Per la cassazione di questa sentenza, resa pubblica il 27.9.2006, R.G. interpone ricorso sorretto da due motivi, cui l’agenzia delle entrate replica a mezzo di controricorso.

Diritto

MOTIVI DELLA DECISIONE

Con i due mezzi, il ricorrente deduce nullità della sentenza, per violazione dell’art. 112 c.p.c., e vizio di motivazione. La Corte deve rilevare che la sentenza impugnata risulta pubblicata in data 20.3.2006. Sicchè il ricorso per cassazione – in quanto attinente a sentenza successiva al 1.3.2006 – è regolato dalle disposizioni di cui al D.Lgs. 2 febbraio 2006, n. 40.

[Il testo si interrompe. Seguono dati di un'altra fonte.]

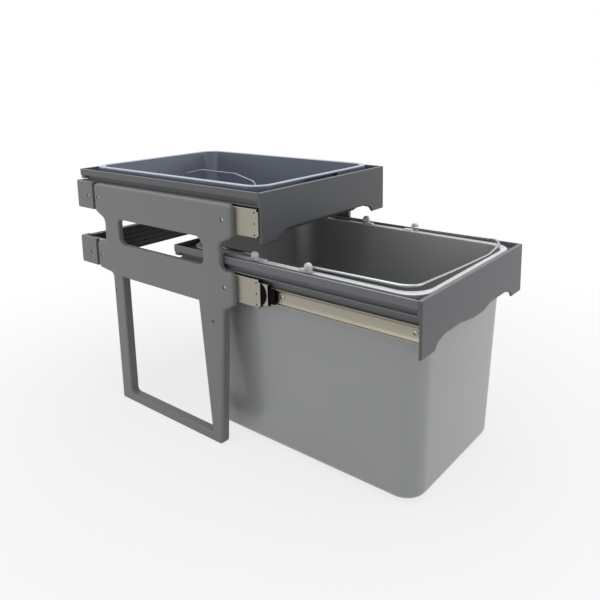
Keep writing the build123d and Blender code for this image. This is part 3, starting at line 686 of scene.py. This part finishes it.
def rolled_member(box, sizes):
    """Inner slide member in this box: a flat web between two beads, rolled over the balls."""
    low, high = box
    side = 1.0 if low.x + high.x > 0 else -1.0
    back = low.x if side > 0 else high.x
    sheet, bead, depth = sizes.slide_sheet, sizes.slide_bead, high.x - low.x
    half = [(0.0, 0.0), (depth, 0.0), (depth, sheet)]
    half += [(across * depth, up * bead) for across, up in BEAD_SLOPE]
    half.append((sheet, bead))
    points = [(across, low.z + up) for across, up in half]
    points += [(across, high.z - up) for across, up in reversed(half)]
    mesh = bmesh.new()
    corners = [mesh.verts.new((back + side * across, low.y, z)) for across, z in points]
    mesh.faces.new(corners)
    rounded(mesh, [corners[0], corners[-1]], sizes.slide_bend, segments=4, affect="VERTICES")
    inner = [v for v in mesh.verts if abs(v.co.x - back) > 0.9 * sheet]
    rounded(mesh, inner, 0.3 * sheet, segments=2, affect="VERTICES")
    far = extruded_faces(mesh, list(mesh.faces))
    bmesh.ops.translate(mesh, verts=far, vec=(0, high.y - low.y, 0))
    return mesh


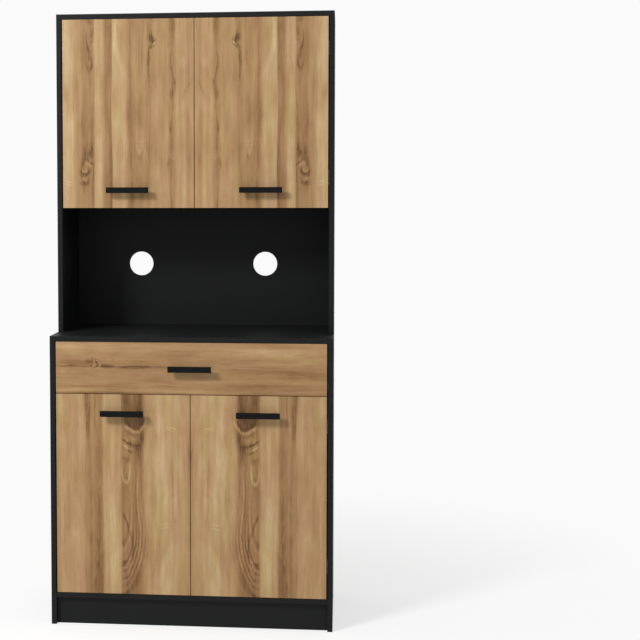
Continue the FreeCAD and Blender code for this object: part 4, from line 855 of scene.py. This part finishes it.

Venendo in considerazione il sistema del ed. filtro a quesiti, di cui all’art. 366 bis c.p.c., norma abrogata dal D.Lgs. n. 69 del 2009, ma rimasta in vigore per i ricorsi per cassazione presentati avverso sentenze pubblicate prima del 4 luglio 2009 (art. 58, D.Lgs. ult.

cit.), era onere dell’impugnante, a pena di inammissibilità, concludere l’illustrazione del primo motivo con la formulazione di un quesito di diritto e concludere l’illustrazione del secondo con un momento di sintesi inteso a evidenziare la chiara indicazione del fatto controverso ovvero le ragioni della dedotta insufficienza motivazionale.

Alla mancanza di simili elementi va associata la declaratoria di inammissibilità del ricorso.

Spese alla soccombenza.

P.Q.M.

La Corte dichiara l’inammissibilità del ricorso. Condanna il ricorrente alle spese del giudizio di cassazione, che liquida in euro 2.000,00, oltre alle spese prenotate a debito.

Così deciso in Roma, nella Camera di consiglio della Sezione Quinta Civile, il 24 febbraio 2011.